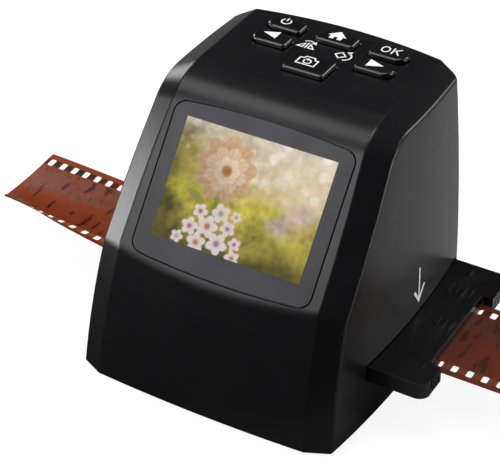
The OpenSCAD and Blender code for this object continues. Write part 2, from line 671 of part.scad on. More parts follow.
// ---- main board ----
main_side = 5.4;          // from the main board to the top's side edges
main_back = 2.6;          // from the main board to the back cover
main_front = 10.6;        // from the shoulder's end forwards to the main board's front edge
main_post_inset = 4;      // from the main board's edges to its posts
main_w = top_w - 2 * main_side;
main_y0 = shoulder_y - main_front;
main_y1 = back_y(main_w / 2) - wall - main_back;
main_post_x = main_w / 2 - main_post_inset;
main_post_at = [for (x = [-1, 1], y = [main_y0 + main_post_inset, main_y1 - main_post_inset])
    [x * main_post_x, y]];
module main_board() color("#2a5f36") {
    difference() {
        translate([-main_w / 2, main_y0, main_z]) cube([main_w, main_y1 - main_y0, board_t]);
        drill(main_post_at, hole_d, main_z - past, board_t + 2 * past);
    }
}
post_bite = 5;            // how far a screw reaches into a post
module main_board_screws() color("#8d9094") {
    for (p = main_post_at) translate([p[0], p[1], deck_z]) mirror([0, 0, 1]) screw_up(board_t + post_bite);
}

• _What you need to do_
Can you reproduce all the material exactly?

• _Completed exercise_
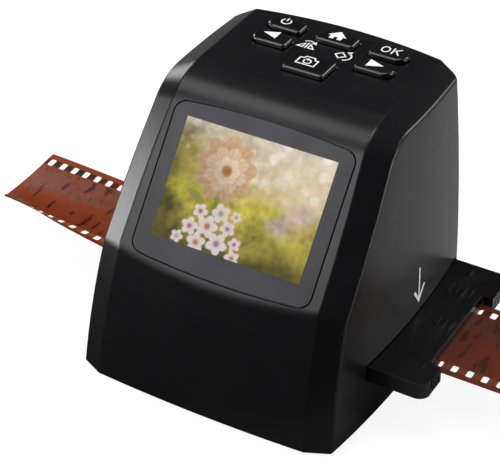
The OpenSCAD and Blender code for this object continues. Write part 2, from line 671 of part.scad on. More parts follow.
// ---- main board ----
main_side = 5.4;          // from the main board to the top's side edges
main_back = 2.6;          // from the main board to the back cover
main_front = 10.6;        // from the shoulder's end forwards to the main board's front edge
main_post_inset = 4;      // from the main board's edges to its posts
main_w = top_w - 2 * main_side;
main_y0 = shoulder_y - main_front;
main_y1 = back_y(main_w / 2) - wall - main_back;
main_post_x = main_w / 2 - main_post_inset;
main_post_at = [for (x = [-1, 1], y = [main_y0 + main_post_inset, main_y1 - main_post_inset])
    [x * main_post_x, y]];
module main_board() color("#2a5f36") {
    difference() {
        translate([-main_w / 2, main_y0, main_z]) cube([main_w, main_y1 - main_y0, board_t]);
        drill(main_post_at, hole_d, main_z - past, board_t + 2 * past);
    }
}
post_bite = 5;            // how far a screw reaches into a post
module main_board_screws() color("#8d9094") {
    for (p = main_post_at) translate([p[0], p[1], deck_z]) mirror([0, 0, 1]) screw_up(board_t + post_bite);
}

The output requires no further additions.